How to find a job after college
Follow these five key steps to break into the workforce.
If you’re like many new college graduates, you feel a pit in your stomach just thinking about embarking on your very first job search. Well, cheer up, grads. Here’s how to get a good job out of college.
First thing you must know: There’s no substitute for elbow grease. “You get out what you put in,” says Robin Reshwan, founder of Collegial Services, a consulting and staffing firm based in Danville, California.
Follow these steps to launch your first job search and kick-start your career.
Tailor your resume for every application
To prevent that from happening, make tweaks to your resume to mirror the language that appears in the job posting, says Barbara Hewitt, associate director of Career Services at the University of Pennsylvania. (The same goes for the cover letter.)
Cover your bases by checking out Monster’s resume critique checklist.
Check new jobs postings frequently
The best time to apply to a job is within the first 48 hours after it’s posted, so you’ll want to check for new job postings often. To get into a good routine, start off your day by searching for new job openings each morning. Monster’s job board enables you to search by job title, city, company, and skills; and to streamline the process, you can sign up to receive email alerts for new job postings.
Another way to get a line on job openings is to monitor prospective employers’ social media feeds to see if they plan on adding any positions in the near future.
Leverage your alumni network
To learn more about your industry or about a particular company, tap your college’s alumni network. Most colleges maintain an online alumni database that grads can use to get contact information, Hewitt says. In fact, some schools have already set up relationships with alumni, who are eager to offer job advice to new grads.
However, you need to be strategic about how you approach alumni. “Don’t hit up someone for a job right away,” Hewitt says. Instead, simply ask people to meet for coffee or chat on the phone, so you can learn more about what they do. (If the conversation goes well, the person may be willing to help you get a foot in the door.) If you’re making a cold introduction by email, try this template:
“Hi, my name is _____, and I graduated with a degree in _____ from _____ university. I found your contact information through our alumni office. I’d love just 20 minutes of your time to hear more about what you do at ______ on a daily basis, your career path, and what it’s like to work in the field. I’ve attached a copy of my resume just so you have a frame of reference of my education and experience.”
Keep up with industry news
Even though you don’t have a job yet, you need to stay on top of what’s going on in your field. There are three basic things you should be doing to keep up with industry news:
1. Read trade publications and industry journals
2. Join professional social media groups
3. Follow social media feeds of companies and industry influencers
The news can clue you in to trends in hiring, companies on the rise, and companies going through rough patches.

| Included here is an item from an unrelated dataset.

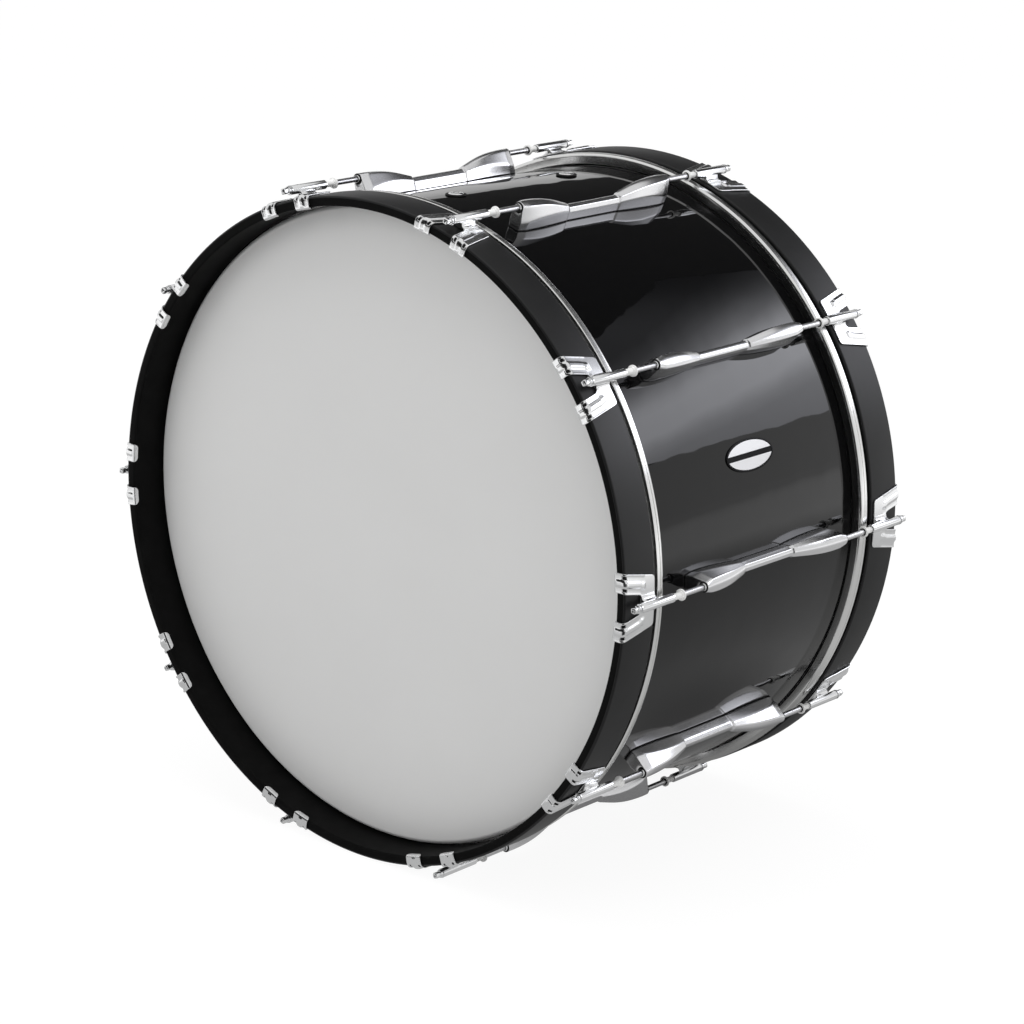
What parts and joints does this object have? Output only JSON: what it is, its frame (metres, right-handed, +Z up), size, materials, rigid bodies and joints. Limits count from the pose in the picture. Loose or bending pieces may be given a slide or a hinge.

You can also use informational interviews to expand your industry knowledge, says Steve Dalton, author of The 2-Hour Job Search: Using Technology to Get the Right Job Faster. “Ask people who are in the field, ‘What’s the most important 10 minutes of research you do each week to stay current with industry news?’” Dalton says.
Prepare for an interview even before you get the call
To actually snag a job offer, you obviously need to ace the interview itself. You’ll get a boost in confidence by preparing answers to common interview questions, such as “Where do you see yourself in five years?” and “What are your strengths and weaknesses?” Check out Monster’s list of 100 top job interview questions, and spend time developing your answers.
Then, you want to go into detective mode and learn more about hot topics in your industry as well as the company that’s interviewing you. “Make sure you thoroughly research the company, so you can answer basic questions,” Dalton says. “Most employers are going to ask things like, ‘What’s your favorite product that our firm sells?’ or ‘Who do you think is our biggest competitor?’ to see that you’ve done your homework.”
To gather information on potential employers, read the company’s website (specifically, the “press” section), follow them on social media, set up relevant Google alerts, and “look at their corporate reports if it’s a public company,” Hewitt says.
You can also get the inside scoop by checking out company profiles and employee reviews through Kununu to get a sense of culture, pay, and benefits.
Lastly, don’t discount the importance of a professional appearance. Appropriate interview attire, a mature voicemail greeting, and social media profiles that don’t throw up red flags are all must-haves. Leaving this stuff to the last minute is such a freshman move.